Les vêtements : l’exil de luxe
Dans cette scénographie spectaculaire, les mannequins peinaient donc à marcher, encombrés par leurs talons hauts et leurs énormes sacs.
Depuis plusieurs saisons déjà, Demna Gvasalia développe une esthétique pleine de vêtements très couvrants, souvent moulants comme des secondes peaux monochromes, et cette nouvelle collection confirme la règle.
Des sacs à main en forme de sac poubelle ont marqué. Certains modèles portaient simplement des sous-vêtements et des serviette de bain, comme s’ils avaient dû s’enfuir en urgence. Certaines vestes en similicuir étaient, en fait, fabriquées à partir de mycélium (du champignon).
Les deux looks finaux ont enfoncé le clou de l’hommage à l’Ukraine : un ensemble de survêtement jaune, puis une robe bleue avec une longue traîne. Soit deux passages formant ensemble le drapeau de la nation démocratique et indépendante de l’Ukraine.

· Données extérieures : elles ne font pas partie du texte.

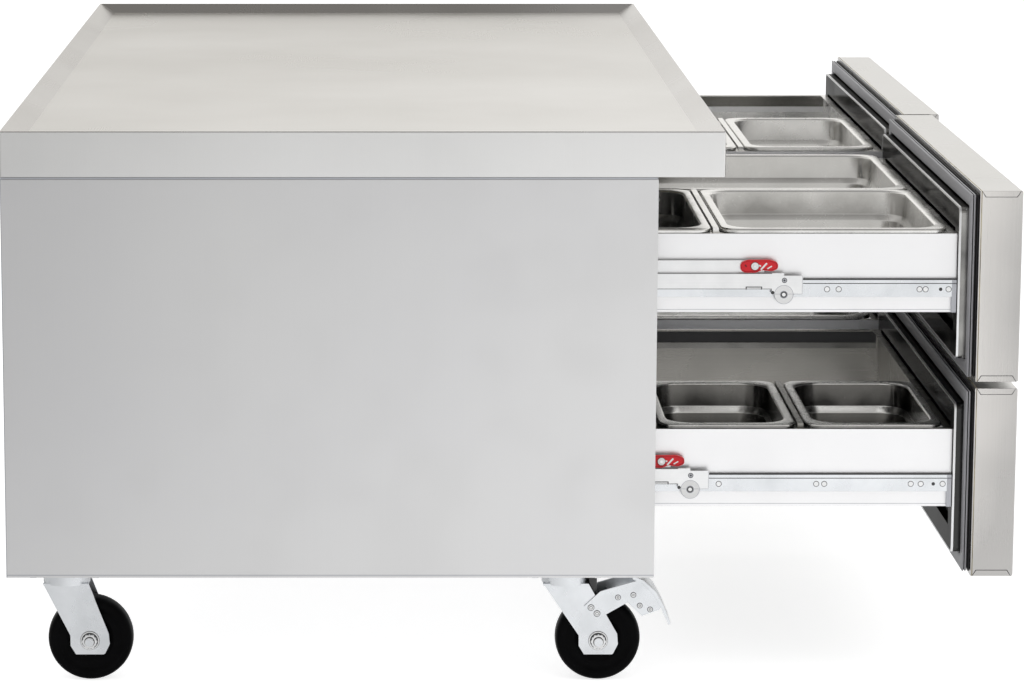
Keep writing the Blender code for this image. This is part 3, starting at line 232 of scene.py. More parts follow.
disc = bmesh.new()
bmesh.ops.create_circle(disc, cap_ends=True, segments=96, radius=FLOOR_RADIUS)
floor_mesh = bpy.data.meshes.new("studio_floor")
disc.to_mesh(floor_mesh)
disc.free()
floor_mesh.materials.append(floor_paint)
studio_floor = bpy.data.objects.new("studio_floor", floor_mesh)
scene.collection.objects.link(studio_floor)
studio_floor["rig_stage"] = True
print("the floor is", 2 * FLOOR_RADIUS, "m across")

# %% [markdown]
# ## Soft lamps
# Three large area lamps light the matt surfaces and give the shadow under the base its soft edge.
# They are kept out of reflections, because a bright square mirrored in plain sheet steel reads as
# a window.

# %% Lamps
LAMPS = (
    ("overhead_softbox", (-0.8, -0.6, 3.6), 4.0, 34.0),
    ("front_softbox", (-2.6, -3.4, 2.2), 2.4, 26.0),
    ("rear_softbox", (2.4, 3.2, 2.6), 2.4, 14.0),
)
LAMP_AIM = Vector((0, 0, 0.35))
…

Cette esthétisation de l’exil dans des vêtements de luxe qui coûtent plusieurs milliers d’euros peut poser question, voire déranger. Mais l’industrie du paraître n’aurait été que plus vivement critiquée si elle s’était contentée de feindre d’ignorer l’agression de l’Ukraine par la Russie.
Alors à sa manière, après avoir trouvé refuge dans la mode, Demna Gvasalia prend ainsi position.